私が設計したなら、接眼部近傍に残されているリングをロッドと固定したままスライドさせて、下のリングと大型の蝶ナットで固定できるようにします。
 金をかけて良いなら、バイヨネット型で捻ってワンタッチで固定できるようにしたいです。
 残念な設計です。

赤道儀

 赤道儀は美しいものです。実は私のトラウマ望遠鏡ダウエル12cm、タカハシの初代6.5cm赤道儀とほぼ同じものです。
赤経、ウォーム歯数120枚、赤緯は独特のリンク式タンジェントスクリュー型部分微動です。調整によってはガタもなく快適なものです。
ただ、決定的な問題点があります。バランスが取れません。最も下ろしても鏡筒側が重いです。これは次のSTH-4000ではウェート軸が長くなり対策しております。
もひとつ、鏡筒の固定ネジを取り付けるのに、赤経クランプハンドルを完全に外さないと絞められません(3枚目の写真)。困ったものです。
これは後日、鏡筒バンド式になり対策しておりました。だいたい、ニュートン式赤道儀は鏡筒バンドないと、接眼部があさっての方向にむいてしまって、この鏡筒固定方法自体が一番の問題です。

接眼部 魅惑のターレット式

アイピースはH20、HM12.5、SR5mm。
最低レベルの組み合わせですが、当時このレベルではもちょっとがんばって欲しい組み合わせ。富田さんののレポートでも、H20は視野狭く(私はそうは嫌いではないアイピースですが)、H12.5mmはコントラスト悪く(同感)、SR5mmは論外(笑)との評価です。

 しかし何と言っても、この望遠鏡、ターレットレボルバーに尽きます。
アイピースより価値を感じます。取り付けは24.5mmです。接眼部もレボルバーを前提にハンドルが片方にしか付いておりません。拘りですね〜。いいぞ。

結像位置が違う付属の3個のアイピースが悲しすぎます。

セル部、ミラー、他

ここもこっております。蓋もGOOD。但し構造的に光の回り込みは必至で、遮光法を考えないといけません。
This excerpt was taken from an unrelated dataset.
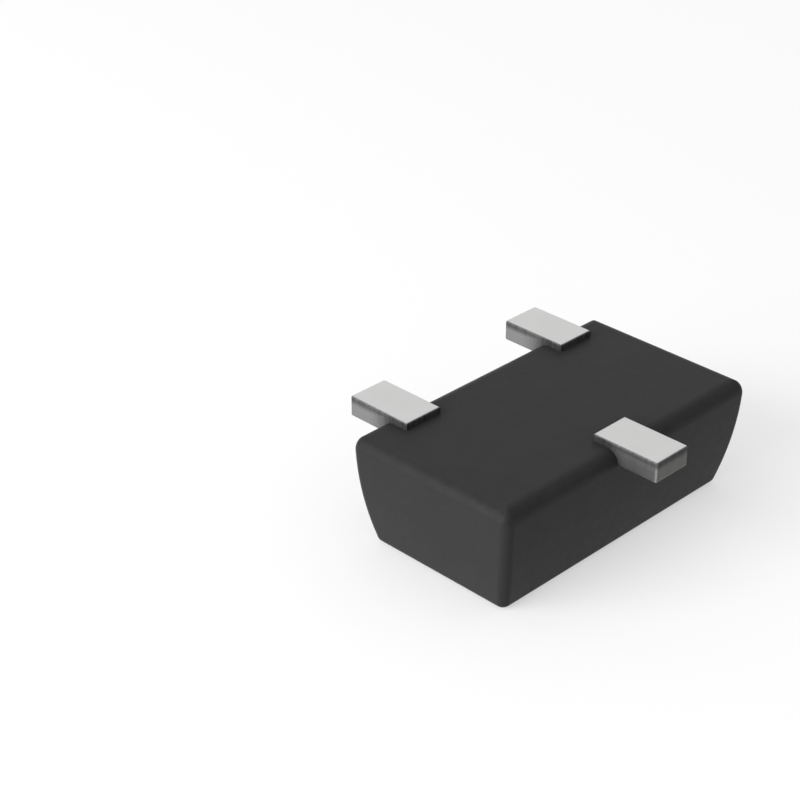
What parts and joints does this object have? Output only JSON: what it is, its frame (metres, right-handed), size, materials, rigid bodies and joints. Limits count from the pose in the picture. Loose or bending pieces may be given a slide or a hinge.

筒内気流には有利です。
ミラーは厚さ12mmくらいしかないシンミラー、精度はあまりよくありません。F10超ではありますが、期待する見え方には遠いものです。
残念!
 鏡筒と真円度ももひとつ。リング金具に隙間がばっちり(確かにこれを無くす精度は難しそう)

その後のロッド式

STH-4000 STH-5000
 STH−XXXXのXXXXは値段に応じた数字が入るようです。6TH-380は38,000円、STH-4000は40,000円、STH-5000は50,000円です。なぜに一桁変わったかは不明。

<STH-4000>
天文ガイド70年5月号の広告から、STH4000探してきました。
ケプラー、ダウエルからほとんど同じ物が出ていました。
問題のバランス対策として、ウェート軸が長くなっております


<STH-5000>
ロッドさんから頂いた写真です。ロッドさんハンドルネーム由来のエイコー
の反射赤道儀です。鏡筒バンド式に変わっております。ある意味当然です。
私のダウエル12cmと赤道儀まわり、まったく同じです。ロッドさんはリサイクルショップで破格のお値段でゲットされたとのこと。うらやまし〜。

逸話   あっと驚くお話。

私のサイトから、思わず耳を(眼を?)疑うお話がありました。
私の先輩、okaさんもエイコーのロッド式を持っておりましたが、後日NTKさんに修正研磨してもらった後に手放したらしいですが、それが同じくサイトでお世話になっているminoruさんがそのミラーを手に入れお使いのこととは。ミラーにokaさんの銘が入っていたとのことで、私のサイト上で判明しました。
 そんなことあるんですね〜。

写真はminoruさんの愛機。元okaさんのミラー(D=115mm,Fl=1200mm)を使った反射経緯台です。